En présence d’une fortune royale aussi étonnante, c’est une curiosité naturelle d’en rechercher les causes et d’en considérer les progrès. Plus la maison de Savoie est ancienne, plus on désire connaître d’où elle vient, comment elle a grandi, quelles situations diverses elle a traversées, et par quelle vitalité secrète elle a pu survivre aux événemens où tant d’autres dynasties ont péri. Sa grandeur, sa vigueur, sa popularité actuelle, sollicitent la pensée comme la vue d’un grand fleuve à son embouchure dans la mer invite l’explorateur à en remonter le cours. Une vieille ballade allemande décrit poétiquement la joie ignorante et superbe de l’enfant de la montagne buvant à la source inconnue et enjambant le petit cours d’eau qui abreuve plus loin les cités populeuses et porte les grands navires. Il nous semble qu’on peut ressentir un plaisir analogue à considérer dans son humble origine cette antique et glorieuse maison, et qu’on aime à voir pour ainsi dire jaillir du sol le fleuve imposant qui porte aujourd’hui les destinées de l’Italie nouvelle.


I

Le versant occidental des Alpes a été le premier et pendant bien des siècles l’unique théâtre de son activité.

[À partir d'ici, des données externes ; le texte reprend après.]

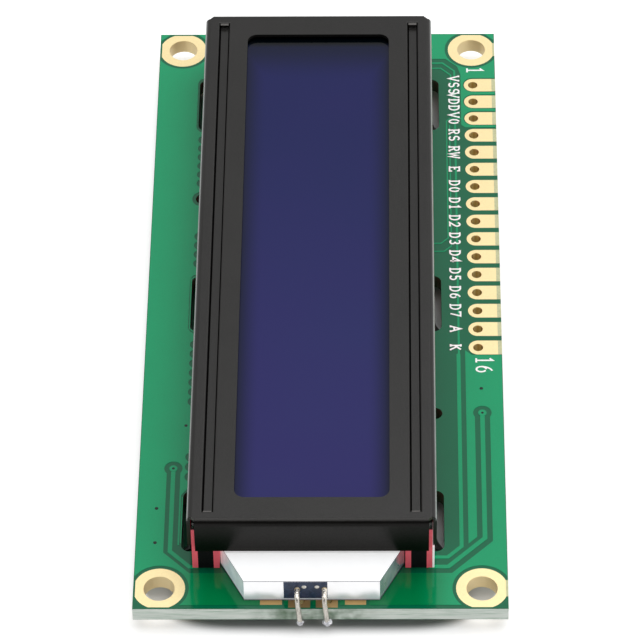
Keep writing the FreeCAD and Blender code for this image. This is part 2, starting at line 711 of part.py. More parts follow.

Partie de la gorge profonde de la Maurienne, où tous les historiens placent son berceau, elle descend des montagnes avec l’Isère et le Rhône jusqu’à Vienne et à Lyon, pénètre au cœur de l’Helvétie jusqu’à Fribourg et à Berne, et ne s’arrête que devant la puissance grandissante de la monarchie française et des cantons suisses ; elle embrasse ainsi dans sa première évolution le grand arc de cercle que décrivent les Alpes pennines, grecques et cottiennes, et dont la corde est formée par la ligne du Jura et la Saône inférieure. Elle a glissé du haut de ces sommets sur un fond de population d’origine celtique, fortement mélangée au commencement du Ve siècle avec une race germanique distincte et ennemie de la race franque, avec les Burgondes.